═════ Extracted entries

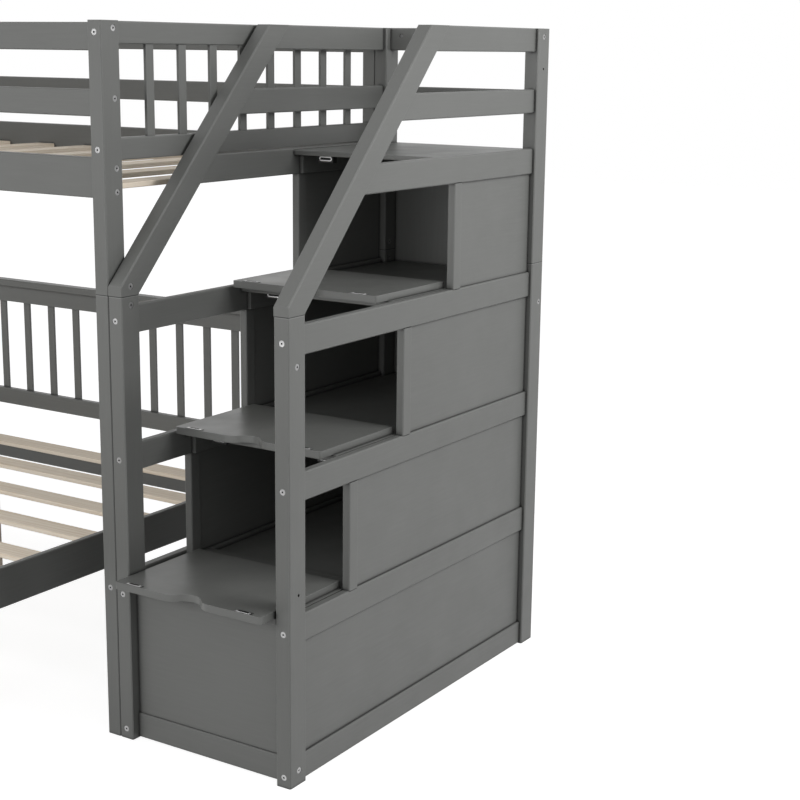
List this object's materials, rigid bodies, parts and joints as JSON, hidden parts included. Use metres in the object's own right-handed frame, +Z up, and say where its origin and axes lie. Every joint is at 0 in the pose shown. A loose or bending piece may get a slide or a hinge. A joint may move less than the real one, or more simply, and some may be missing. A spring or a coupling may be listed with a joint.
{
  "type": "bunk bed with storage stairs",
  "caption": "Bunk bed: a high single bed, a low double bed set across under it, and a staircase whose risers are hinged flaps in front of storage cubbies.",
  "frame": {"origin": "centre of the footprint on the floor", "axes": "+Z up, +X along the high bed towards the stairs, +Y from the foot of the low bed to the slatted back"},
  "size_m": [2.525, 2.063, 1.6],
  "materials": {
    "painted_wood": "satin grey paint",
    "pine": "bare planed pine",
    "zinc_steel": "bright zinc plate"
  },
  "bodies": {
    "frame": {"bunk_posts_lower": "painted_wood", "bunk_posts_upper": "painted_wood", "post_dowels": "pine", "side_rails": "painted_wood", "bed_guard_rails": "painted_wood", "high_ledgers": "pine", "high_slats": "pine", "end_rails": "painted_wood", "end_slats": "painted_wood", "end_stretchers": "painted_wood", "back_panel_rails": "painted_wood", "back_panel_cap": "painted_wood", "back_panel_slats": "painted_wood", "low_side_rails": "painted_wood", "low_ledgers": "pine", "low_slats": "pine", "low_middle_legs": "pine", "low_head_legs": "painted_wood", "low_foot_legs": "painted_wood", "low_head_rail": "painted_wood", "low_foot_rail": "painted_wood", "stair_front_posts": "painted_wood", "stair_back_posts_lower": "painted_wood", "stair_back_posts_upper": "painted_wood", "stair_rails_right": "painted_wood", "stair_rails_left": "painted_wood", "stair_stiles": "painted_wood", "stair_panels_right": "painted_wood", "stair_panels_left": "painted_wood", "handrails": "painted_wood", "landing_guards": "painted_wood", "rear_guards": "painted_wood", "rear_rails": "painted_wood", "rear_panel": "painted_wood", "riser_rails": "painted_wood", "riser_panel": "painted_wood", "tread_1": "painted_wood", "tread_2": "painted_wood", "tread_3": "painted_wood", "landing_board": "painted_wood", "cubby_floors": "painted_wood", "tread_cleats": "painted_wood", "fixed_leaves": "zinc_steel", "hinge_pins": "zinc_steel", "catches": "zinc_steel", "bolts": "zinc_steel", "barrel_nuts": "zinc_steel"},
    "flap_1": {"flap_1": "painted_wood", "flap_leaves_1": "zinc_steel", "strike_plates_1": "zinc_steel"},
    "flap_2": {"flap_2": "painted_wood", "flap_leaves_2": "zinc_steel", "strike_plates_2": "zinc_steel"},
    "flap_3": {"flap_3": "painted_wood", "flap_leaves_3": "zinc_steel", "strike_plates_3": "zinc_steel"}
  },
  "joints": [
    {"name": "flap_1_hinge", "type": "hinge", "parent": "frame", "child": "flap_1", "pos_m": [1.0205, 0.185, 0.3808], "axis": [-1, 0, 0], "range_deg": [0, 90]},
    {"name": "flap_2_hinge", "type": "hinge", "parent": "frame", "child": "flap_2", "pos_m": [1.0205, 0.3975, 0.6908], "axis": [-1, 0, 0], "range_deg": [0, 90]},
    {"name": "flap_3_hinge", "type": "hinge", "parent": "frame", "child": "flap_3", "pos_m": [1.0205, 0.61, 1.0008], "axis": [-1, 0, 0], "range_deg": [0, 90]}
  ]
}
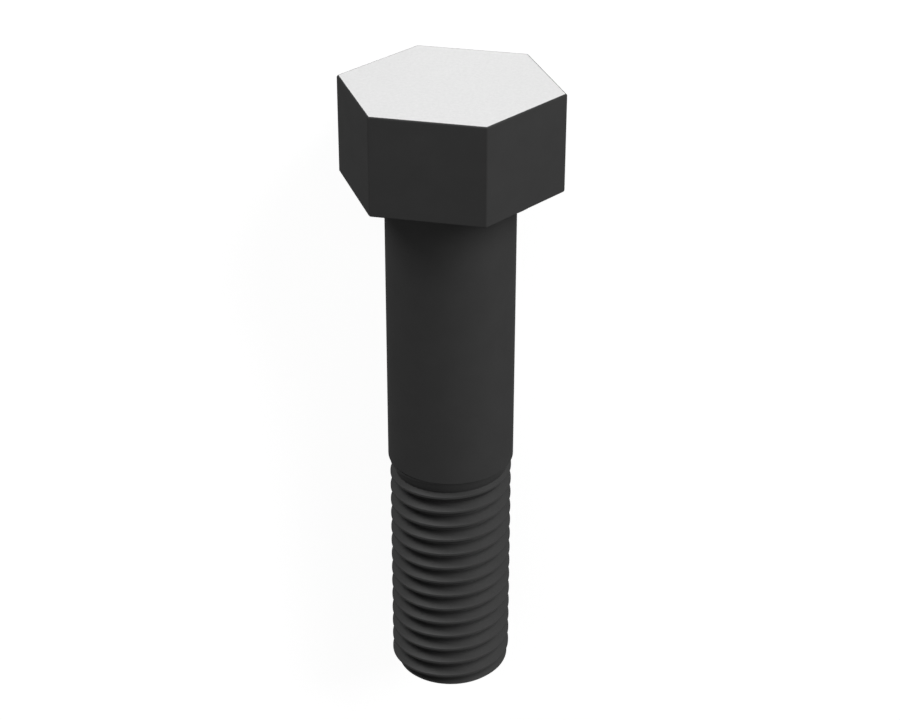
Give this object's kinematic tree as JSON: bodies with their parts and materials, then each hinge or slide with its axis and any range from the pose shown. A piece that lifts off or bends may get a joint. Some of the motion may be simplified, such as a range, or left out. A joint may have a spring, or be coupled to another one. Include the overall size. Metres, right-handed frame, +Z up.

══════════

Objective: The records are above. How many lines in them contain the word "with"? Give the number alone.

Result for this task: 3